AIM OF THE TASK: Transcribe word for word only the span whose first line is the one with "scene.py. More parts follow." and whose last line is the one with "calls for the"; both of those lines belong to it.

DATA FOR PROCESSING:
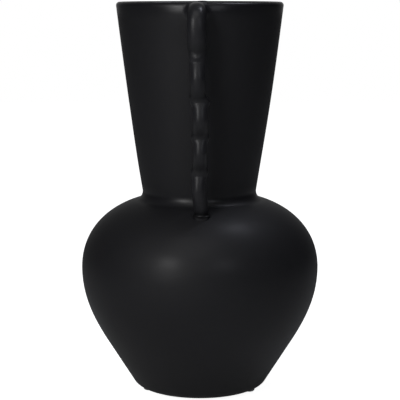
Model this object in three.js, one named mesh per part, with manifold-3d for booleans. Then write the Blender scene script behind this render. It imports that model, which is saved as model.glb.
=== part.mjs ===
// A tall two-handled vase of black-glazed stoneware, shaped like an amphora of the Greek and Roman family.
// The belly and the neck are thrown as two pieces and luted face to face at the waist. Two pulled strap
// handles, each pressed into five beads by four finger pinches, run from the lip down to the shoulder.
// Three soft bumpers are stuck under the foot. Millimetres, +Z up, the origin on the table below the axis,
// one handle towards -Y and the other towards +Y.

import * as THREE from "three";
import { mergeVertices } from "three/addons/utils/BufferGeometryUtils.js";
import Module from "manifold-3d";

// Heights, above the table
const VASE_HEIGHT = 330;
const WAIST_HEIGHT = 171;
const BELLY_HEIGHT = 106;
const PAD_HEIGHT = 2.3;

// The outside, from the foot up: radii, and leans from the vertical in degrees
const FOOT_RADIUS = 48;
const FOOT_LEAN = 74;
const HEEL_RADIUS = 57.1;
const HEEL_RISE = 5.4;
const FLANK_LEAN = 32;
const FLANK_LENGTH = 41.7;
const BELLY_RADIUS = 100.8;
const SHOULDER_LEAN = 73.6;
const CREASE_ROUND = 7.8;
const WAIST_RADIUS = 48.2;
const NECK_LEAN_LOW = 9.3;
const NECK_LEAN_HIGH = 6.9;
const LIP_RADIUS = 69.9;
const LIP_ROUND = 3;

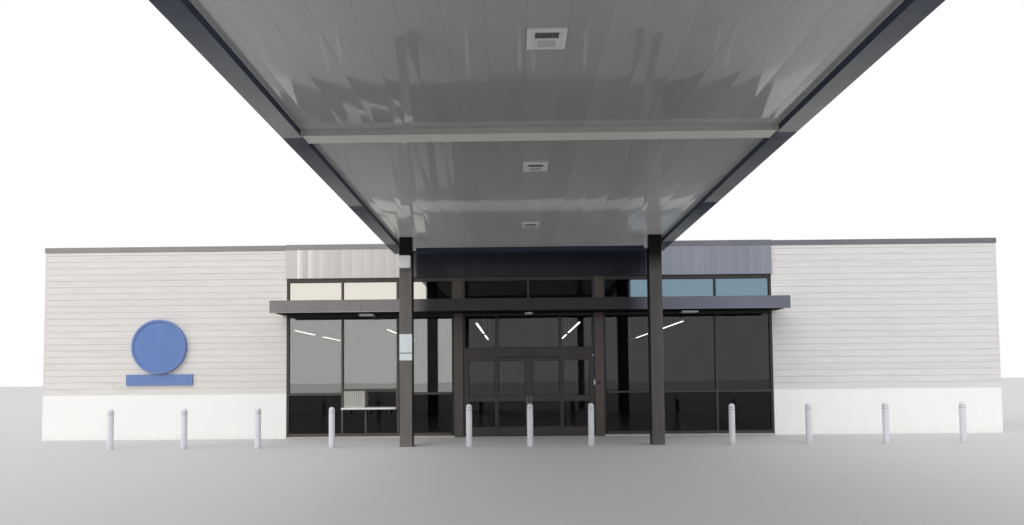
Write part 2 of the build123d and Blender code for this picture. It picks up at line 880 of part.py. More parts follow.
def build_canopy():
    """Columns, pans, trough, purlins, girders, fascias and lamps of the forecourt canopy."""
    save("canopy_columns", [forecourt_column(x, y) for x, y in column_places()])
    store_field = soffit_pans(trough_centre + trough_width / 2, canopy_store_end - fascia_return)
    street_field = soffit_pans(canopy_street_end + fascia_return, trough_centre - trough_width / 2)
    save("soffit_pans", store_field + street_field)
    save("gutter_trough", [gutter_trough()])
    save("canopy_purlins", purlins())
    save("canopy_girders", girders())
    sides, ends = fascias()
    save("canopy_fascia_sides", sides)
    save("canopy_fascia_ends", ends)
    save("canopy_lamps", canopy_lamps())
    save("speaker_box", [speaker_box()])
    save("column_plates", column_plates())
    save("bollards", bollard_row_pieces())


build_shell()
build_shopfront()
build_entrance()
build_canopy()
print(f"each leaf travels {leaf_travel:.0f} mm")
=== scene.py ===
"""The looks of a convenience store with a long forecourt canopy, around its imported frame, in metres."""

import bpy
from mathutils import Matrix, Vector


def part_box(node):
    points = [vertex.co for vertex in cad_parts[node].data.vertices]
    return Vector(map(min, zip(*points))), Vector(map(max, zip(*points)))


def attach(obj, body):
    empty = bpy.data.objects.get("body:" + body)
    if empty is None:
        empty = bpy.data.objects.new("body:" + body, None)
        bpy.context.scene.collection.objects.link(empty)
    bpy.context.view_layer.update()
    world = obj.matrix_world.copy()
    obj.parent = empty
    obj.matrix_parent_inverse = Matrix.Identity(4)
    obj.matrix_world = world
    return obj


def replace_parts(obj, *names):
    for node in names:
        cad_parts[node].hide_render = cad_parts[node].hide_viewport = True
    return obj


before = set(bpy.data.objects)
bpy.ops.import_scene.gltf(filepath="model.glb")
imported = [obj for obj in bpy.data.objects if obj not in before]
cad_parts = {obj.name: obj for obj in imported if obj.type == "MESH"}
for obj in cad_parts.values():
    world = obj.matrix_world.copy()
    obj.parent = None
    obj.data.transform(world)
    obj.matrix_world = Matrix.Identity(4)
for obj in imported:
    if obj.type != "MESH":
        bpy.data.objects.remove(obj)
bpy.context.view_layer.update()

import logging
import math
import random
from abc import ABC, abstractmethod
from collections.abc import Callable, Sequence
from dataclasses import dataclass, replace
from enum import Enum
from functools import reduce
from typing import Any

import bmesh
import bpy
from mathutils import Matrix, Vector

Pair = tuple[float, float]
Triple = tuple[float, float, float]
Colour = Triple
Outline = Sequence[Pair]
Socket = bpy.types.NodeSocket
Choice = Callable[[Vector, Vector], int]

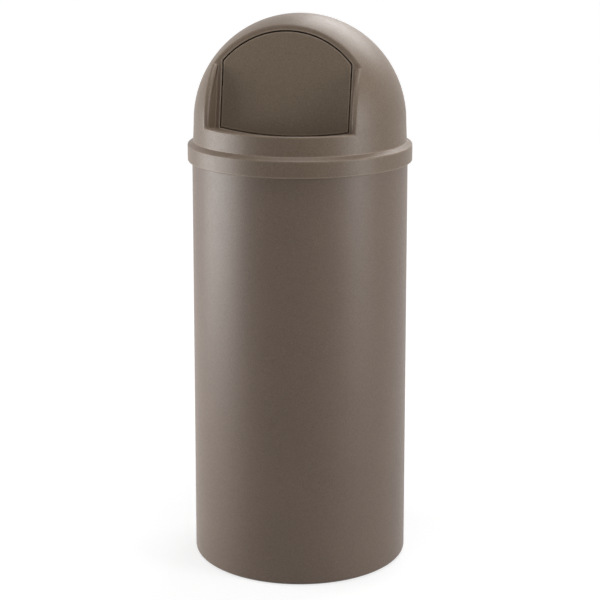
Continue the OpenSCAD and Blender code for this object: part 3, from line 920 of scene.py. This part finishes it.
@dataclass
class PocketSkin:
    """One skin of the pocket: the face that is seen, or the hidden one inside the hood."""

    bm: BMesh
    dome: Dome
    sphere: float
    depth: float
    lowered: float
    arch_round: float = 0.0
    side_round: float = 0.0
    sill_round: float = 0.0
    steps: int = 0
    side_shift: float = 0.0
    margin: float = 12.0
    nearness: float = 1.9
    snap: float = 0.2
    floor_rows: int = 10
    side_tries: int = 6
    foot_tries: int = 12

    @property
    def side(self) -> float:
        """Distance of the side walls of this skin from the middle of the dome."""
        return self.dome.side_distance + self.side_shift

    @property
    def sill_angle(self) -> float:
        """Angle over the horizon, at the dome's middle, where the sill rounding starts."""
        dome = self.dome
        lean = math.cos(dome.floor_slope) * dome.sill_lift - math.sin(dome.floor_slope) * dome.sill_radius
        return dome.floor_slope + math.asin((lean - self.sill_round) / (self.sphere - self.sill_round))

    @property
    def sill_trim(self) -> float:
        """Height over the dome's middle at which the dome is cut along the sill."""
        if self.sill_round > 0:
            return self.sphere * math.sin(self.sill_angle)
        return self.dome.floor_height(self.sphere, 0) - self.lowered - self.dome.middle.z

    def trim(self, edge: MouthEdge) -> tuple[Vector, float]:
        """Returns the plane, as direction and distance, where the dome is cut for an edge."""
        if edge is MouthEdge.ARCH:
            reach = self.dome.pocket_distance - self.depth - self.arch_round
            return -self.dome.into, reach * self.sphere / (self.sphere - self.arch_round)
        if edge is MouthEdge.SILL:
            return Vector((0, 0, 1)), self.sill_trim
        sign = 1 if edge is MouthEdge.RIGHT else -1
        reach = self.side + self.side_round
        return self.dome.side_normal(sign), reach * self.sphere / (self.sphere - self.side_round)

    def overshoot(self, spot: Vector, edge: MouthEdge) -> float:
        """Returns how far a spot, seen from the dome's middle, lies inside the cut of an edge."""
        normal, distance = self.trim(edge)
        beyond = spot.dot(normal) - distance
        return beyond if edge in (MouthEdge.ARCH, MouthEdge.SILL) else -beyond

    def owns(self, spot: Vector) -> bool:
        """Tells whether a spot, seen from the dome's middle, lies on this skin of the hood."""
        reach = spot.length if spot.z > 0 else math.hypot(spot.x, spot.y)
        return abs(reach - self.sphere) < self.nearness

    def near_faces(self, margin: float) -> list[BMFace]:
        """Lists the faces of this skin within a margin of the mouth."""
        found = []
        for face in self.bm.faces:
            spot = face.calc_center_median() - self.dome.middle
            if self.owns(spot) and all(self.overshoot(spot, edge) > -margin for edge in MouthEdge):
                found.append(face)
        return found

    def cut_mouth(self) -> list[BMVert]:
        """Cuts the mouth out of the dome.

        Returns:
            The loop of vertices round the mouth.
        """
        bm = self.bm
        for edge in MouthEdge:
            normal, distance = self.trim(edge)
            faces = self.near_faces(self.margin)
            geom = list(dict.fromkeys(item for face in faces for item in (*face.verts, *face.edges))) + faces
            spot = self.dome.middle + normal * distance
            bmesh.ops.bisect_plane(bm, geom=geom, dist=self.snap, plane_co=spot, plane_no=normal)
        bmesh.ops.delete(bm, geom=self.near_faces(0.0), context="FACES")
        rim = [edge for edge in bm.edges if edge.is_boundary and self.owns(edge.verts[0].co - self.dome.middle)]
        loop = [rim[0].verts[0]]
        edge = rim[0]
        while (ahead := edge.other_vert(loop[-1])) is not loop[0]:
            loop.append(ahead)
            edge = next(item for item in ahead.link_edges if item.is_boundary and item is not edge)
        return loop

    def corner(self, side: MouthEdge, other: MouthEdge) -> Vector:
        """Returns the point of the dome, seen from its middle, where two cuts meet."""
        first, first_reach = self.trim(side)
        second, second_reach = self.trim(other)
        line = first.cross(second)
        foot = (second.cross(line) * first_reach + line.cross(first) * second_reach) / line.length_squared
        way = line.normalized()
        run = math.sqrt(max(self.sphere**2 - foot.length_squared, 0))
        ends = (foot + way * run, foot - way * run)
        key = (lambda spot: spot.z) if other is MouthEdge.ARCH else (lambda spot: -spot.y)
        return max(ends, key=key)

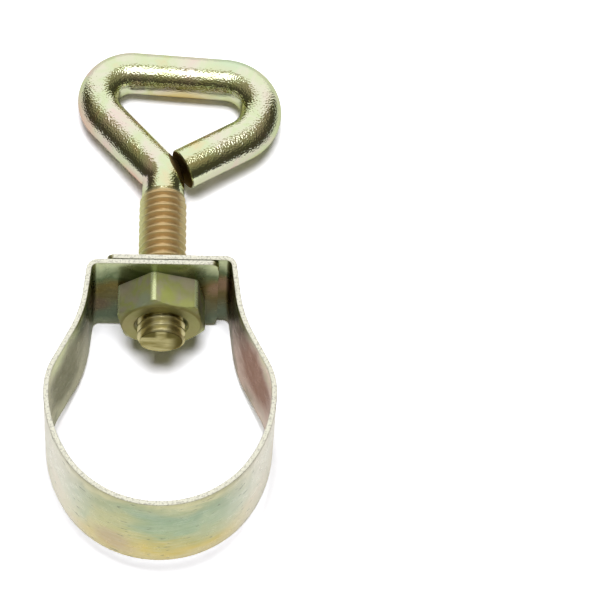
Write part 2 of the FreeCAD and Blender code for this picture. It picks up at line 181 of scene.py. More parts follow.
class Nodes:
    """Short calls for the node trees below. Lengths and places are in millimetres."""

    def __init__(self, name, tree=None):
        if tree is None:
            self.material = bpy.data.materials.new(name)
            self.material.use_nodes = True
            tree = self.material.node_tree
        self.tree = tree
        tree.nodes.clear()
        texture = tree.nodes.new("ShaderNodeTexCoord")
        self.coords = texture.outputs["Object"]
        self.generated = texture.outputs["Generated"]
        self.facing = texture.outputs["Normal"]

    def node(self, kind, **inputs):
        """A new node. Each input goes by its socket's name, with _ for a space."""
        made = self.tree.nodes.new(kind)
        for key, value in inputs.items():
            self.put(made.inputs[key.replace("_", " ")], value)
        return made

    def put(self, socket, value):
        """Links another node's output to the socket, or sets a plain value on it."""
        if isinstance(value, bpy.types.NodeSocket):
            self.tree.links.new(value, socket)
        else:
            socket.default_value = value

    def surface(self, shader, output="ShaderNodeOutputMaterial"):
        """Ends the tree with this shader."""
        self.tree.links.new(shader, self.tree.nodes.new(output).inputs["Surface"])

    def math(self, operation, a, b=0.0, c=0.0):
        made = self.tree.nodes.new("ShaderNodeMath")
        made.operation = operation
        for socket, value in zip(made.inputs, (a, b, c)):
            self.put(socket, value)
        return made.outputs[0]

    def vector(self, operation, a, b, output="Vector"):
        made = self.tree.nodes.new("ShaderNodeVectorMath")
        made.operation = operation
        for socket, value in zip(made.inputs, (a, b)):
            self.put(socket, value)
        return made.outputs[output]

    def rest(self, share):
        """What this share leaves of one."""
        return self.math("SUBTRACT", 1.0, share)

    def times(self, a, b):
        return self.math("MULTIPLY", a, b)

    def scaled(self, value, factor, base):
        """The value times the factor, on top of the base."""
        return self.math("MULTIPLY_ADD", value, factor, base)

    def hypotenuse(self, a, b):
        return self.math("SQRT", self.math("ADD", self.times(a, a), self.times(b, b)))

    def mix(self, share, a, b):
        """Colour a, turning to colour b as the share grows from 0 to 1."""
        made = self.tree.nodes.new("ShaderNodeMix")
        made.data_type = "RGBA"
        sockets = {s.identifier: s for s in made.inputs}
        self.put(sockets["Factor_Float"], share)
        for key, value in (("A_Color", a), ("B_Color", b)):
            if isinstance(value, tuple):
                value = (*value, 1)
            self.put(sockets[key], value)
        return next(s for s in made.outputs if s.identifier == "Result_Color")

    def smooth(self, value, low, high):
        """0 below low, 1 above high and an S-curve between."""
        made = self.node("ShaderNodeMapRange", Value=value, From_Min=low, From_Max=high)
        made.interpolation_type = "SMOOTHSTEP"
        return made.outputs["Result"]

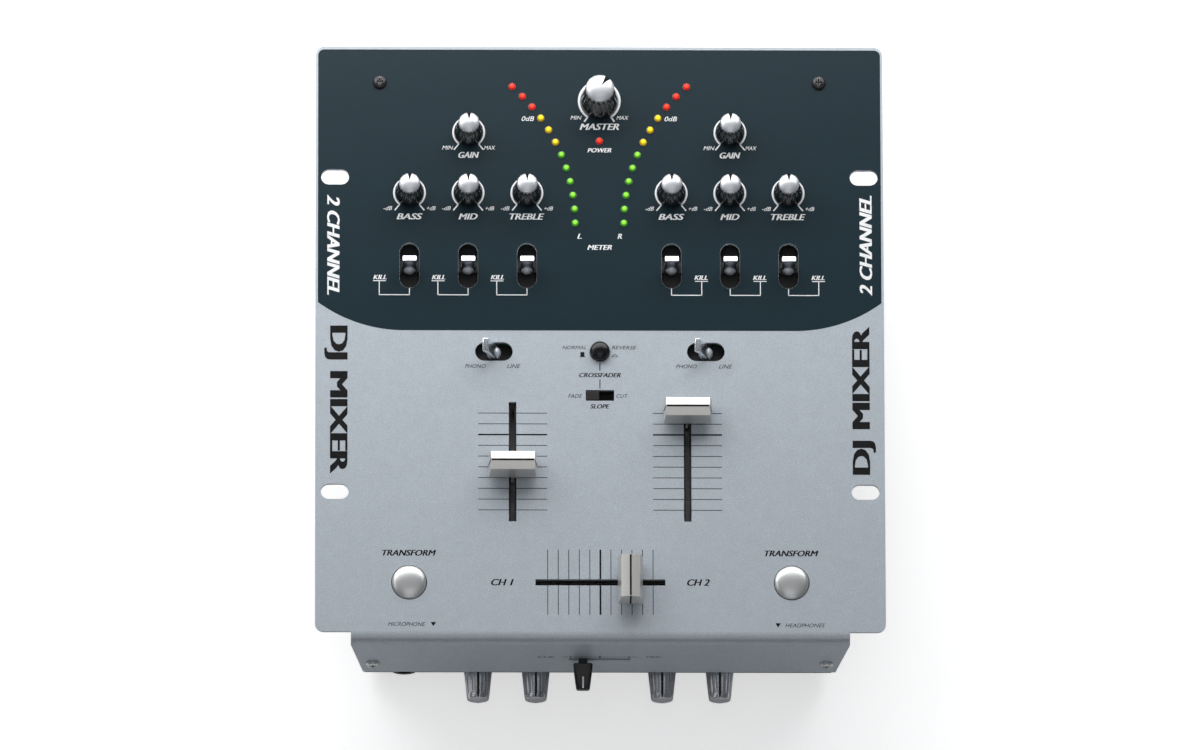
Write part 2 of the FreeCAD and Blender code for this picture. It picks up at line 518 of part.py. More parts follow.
# ---- sockets and rear panel ------------------------------------------------
def make_front_jacks():
    jacks = []
    for x, reach in ((MIC_X, -5.0), (PHONES_X, -1.5)):
        collar = rod(JACK_COLLAR_R, at(x, reach, FRONT_AXIS_Z), 3 - reach, REAR)
        shell = block(x - 9, x + 9, TRAY_FRONT + TRAY_SHEET, 29, FRONT_AXIS_Z - 9, FRONT_AXIS_Z + 9)
        jacks.append(collar.fuse(shell).cut(rod(JACK_BORE_R, at(x, reach - 1, FRONT_AXIS_Z), 25 - reach,
                                                REAR)))
    export("front_jacks", *jacks)


def make_rear():
    wall = TRAY_REAR
    barrel = turned([(RCA_BORE_R, -10.4), (RCA_NECK_R, -10.4), (RCA_NECK_R, RCA_SEAT), (RCA_R, RCA_SEAT),
                     (RCA_R, RCA_REACH), (RCA_BORE_R, RCA_REACH)])
    washer = turned([(RCA_NECK_R, 0), (5.5, 0), (5.5, 1.3), (5.1, 1.8), (RCA_NECK_R, 1.8)])
    insert = turned([(RCA_PIN_R, -4), (RCA_BORE_R, -4), (RCA_BORE_R, 8.6), (RCA_PIN_R, 8.6)])
    barrels, rings = [], {RCA_ROWS[0]: [], RCA_ROWS[1]: []}
    for x in RCA_COLUMNS:
        for z in RCA_ROWS:
            barrels.append(aimed(barrel, at(x, wall, z), REAR))
            rings[z] += [aimed(part, at(x, wall, z), REAR) for part in (washer, insert)]
    export("rca_barrels", *barrels)
    export("rca_rings_red", *rings[RCA_ROWS[0]])
    export("rca_rings_white", *rings[RCA_ROWS[1]])

    post = turned([(0, -6), (2, -6), (2, 0.2), (3, 0.2), (3, 1.2), (4.5, 1.8), (4.5, 7.4), (4, 8), (0, 8)])
    export("ground_posts", *[aimed(post, at(x, wall, REAR_Z), REAR) for x in GROUND_X])

    inlet = rod(4, at(INLET_X, wall - 2, REAR_Z), 3.4, REAR)
    inlet = inlet.fuse(block(INLET_X - 6, INLET_X + 6, wall - 15, wall - TRAY_SHEET, REAR_Z - 6, REAR_Z + 6))
    inlet = inlet.cut(rod(2.75, at(INLET_X, wall - 9, REAR_Z), 12, REAR))
    export("power_inlet", inlet.fuse(rod(1.0, at(INLET_X, wall - 10, REAR_Z), 9.5, REAR)))

    frame = block(ROCKER_X - 7, ROCKER_X + 7, wall, wall + 1.6, REAR_Z - 10, REAR_Z + 10)
    shell = block(ROCKER_X - 5.5, ROCKER_X + 5.5, wall - 13, wall, REAR_Z - 8.5, REAR_Z + 8.5)
    pocket = rod(ROCKER_R + 0.4, at(ROCKER_X - 4.9, wall - 1, REAR_Z), 9.8, RIGHT)
    bore = rod(ROCKER_PIN_R + RUNNING, at(ROCKER_X - 5.2, wall - 1, REAR_Z), 10.4, RIGHT)
    export("power_switch_body", frame.fuse(shell).cut([pocket, bore]))
    rocker = rod(ROCKER_R, at(ROCKER_X - 4.6, wall - 1, REAR_Z), 9.2, RIGHT)
    far = 12.0
    rise = far * math.tan(math.radians(ROCKER_SWING))
    faces = [(wall + 2.2, REAR_Z), (wall + 2.2 + rise, REAR_Z + far), (wall + 12, REAR_Z + far),
             (wall + 12, REAR_Z - far), (wall + 2.2 + rise, REAR_Z - far)]
    trim = outline([(v, z, 0) for v, z in faces], lambda p: at(ROCKER_X - 6, p.x, p.y)).extrude(RIGHT * 12)
    rocker = rocker.cut(trim).fuse(rod(ROCKER_PIN_R, at(ROCKER_X - 5.1, wall - 1, REAR_Z), 10.2, RIGHT))
    rocker.rotate(at(0, wall - 1, REAR_Z), RIGHT, ROCKER_SWING)
    export("power_rocker", rocker)


os.makedirs("parts", exist_ok=True)
make_top_panel()
make_tray()
make_fasteners_and_feet()
make_boards()
make_knobs()
make_front_knobs()
make_toggles()
make_buttons_and_slope()
make_faders()
make_cue_slider()
make_leds()
make_front_jacks()
make_rear()
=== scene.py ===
"""Looks of a two-channel DJ mixer: its finishes, printed legends, knobs, levers and faders.

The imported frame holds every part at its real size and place. This script dresses those parts,
replaces the ones whose skin needs finer work, and sets the floor, the light and the camera.
All places are in metres in the frame's own axes: +X right, +Y to the rear, +Z up.
"""

import logging
import math
from dataclasses import dataclass, field
from enum import Enum
from typing import Any, Callable, Sequence

import bpy
import numpy as np
from mathutils import Matrix, Vector

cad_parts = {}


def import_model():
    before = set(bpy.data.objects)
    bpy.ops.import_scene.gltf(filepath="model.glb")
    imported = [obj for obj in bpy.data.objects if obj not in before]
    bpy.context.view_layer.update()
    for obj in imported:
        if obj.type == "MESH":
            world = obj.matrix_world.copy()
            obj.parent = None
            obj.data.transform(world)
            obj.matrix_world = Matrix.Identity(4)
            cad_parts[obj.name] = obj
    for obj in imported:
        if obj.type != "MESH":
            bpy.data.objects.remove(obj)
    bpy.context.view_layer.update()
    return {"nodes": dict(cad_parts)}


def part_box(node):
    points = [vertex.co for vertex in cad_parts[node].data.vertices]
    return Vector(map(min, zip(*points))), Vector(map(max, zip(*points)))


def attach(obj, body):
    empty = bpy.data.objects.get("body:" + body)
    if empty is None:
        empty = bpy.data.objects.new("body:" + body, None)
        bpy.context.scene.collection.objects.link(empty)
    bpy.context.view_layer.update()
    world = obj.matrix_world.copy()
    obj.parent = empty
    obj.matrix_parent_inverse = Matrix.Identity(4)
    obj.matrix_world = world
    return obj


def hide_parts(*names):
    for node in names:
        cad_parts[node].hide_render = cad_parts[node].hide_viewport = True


LOG = logging.getLogger("dj_mixer")
MM = 0.001
ROOT = "chassis"
Colour = Place = tuple[float, float, float]
Socket = bpy.types.NodeSocket
Material = bpy.types.Material


# ---- shapes
class Axis(Enum):
    """A frame axis through the origin."""

    X = "x"
    Y = "y"
    Z = "z"


@dataclass
class Shape:
    """Points in metres, the faces that join them and the finish number of each face."""

    points: np.ndarray
    faces: list[list[int]]
    finish: list[int] = field(default_factory=list)

    def __post_init__(self) -> None:
        """Gives every face the first finish unless the maker said otherwise."""
        if not self.finish:
            self.finish = [0] * len(self.faces)

    def finished(self, number: int) -> "Shape":
        """The same shape with every face in one finish."""
        return Shape(self.points, self.faces, [number] * len(self.faces))

    def moved(self, x: float, y: float, z: float) -> "Shape":
        """The same shape shifted."""
        return Shape(self.points + np.array([x, y, z]), self.faces, self.finish)

    def scaled(self, factor: float) -> "Shape":
        """The same shape made larger or smaller about the origin."""
        return Shape(self.points * factor, self.faces, self.finish)

    def turned(self, axis: Axis, degrees: float) -> "Shape":
        """The same shape turned about a frame axis by the right-hand rule."""
        c, s = math.cos(math.radians(degrees)), math.sin(math.radians(degrees))
        matrix = {Axis.X: [[1, 0, 0], [0, c, -s], [0, s, c]],
                  Axis.Y: [[c, 0, s], [0, 1, 0], [-s, 0, c]],
                  Axis.Z: [[c, -s, 0], [s, c, 0], [0, 0, 1]]}[axis]
        return Shape(self.points @ np.array(matrix).T, self.faces, self.finish)


def joined(shapes: Sequence[Shape]) -> Shape:
    """One shape that holds all the given ones.

    Args:
        shapes: the shapes to join; they keep their places and finishes.

    Returns:
        A shape with their points and faces in order.
    """
    starts = np.cumsum([0] + [len(s.points) for s in shapes])
    faces = [[i + int(start) for i in face] for s, start in zip(shapes, starts) for face in s.faces]
    return Shape(np.vstack([s.points for s in shapes]), faces, [f for s in shapes for f in s.finish])


def skin(grid: np.ndarray, closed_ends: bool = True) -> Shape:
    """A tube through rings of points: row r, column c joins to r+1 and c+1, and columns wrap.

    Args:
        grid: ring points, shaped (rows, columns, 3), anticlockwise seen against the direction of travel.
        closed_ends: whether each end ring is closed by a fan about its middle.

    Returns:
        The skin, with its faces pointing away from the axis.
    """
    rows, columns = grid.shape[:2]
    r, c = np.meshgrid(np.arange(rows - 1), np.arange(columns), indexing="ij")
    d = (c + 1) % columns
    faces = np.stack([r * columns + c, r * columns + d, (r + 1) * columns + d, (r + 1) * columns + c], -1)
    points, quads = grid.reshape(-1, 3), faces.reshape(-1, 4).tolist()
    if not closed_ends:
        return Shape(points, quads)
    first, last = rows * columns, rows * columns + 1
    points = np.vstack([points, grid[0].mean(0), grid[-1].mean(0)])
    ring = np.arange(columns)
    ahead, top = (ring + 1) % columns, (rows - 1) * columns
    bottom_fan = np.stack([np.full(columns, first), ahead, ring], -1).tolist()
    top_fan = np.stack([np.full(columns, last), ring + top, ahead + top], -1).tolist()
    return Shape(points, quads + bottom_fan + top_fan)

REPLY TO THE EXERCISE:
Write part 2 of the FreeCAD and Blender code for this picture. It picks up at line 181 of scene.py. More parts follow.
class Nodes:
    """Short calls for the node trees below. Lengths and places are in millimetres."""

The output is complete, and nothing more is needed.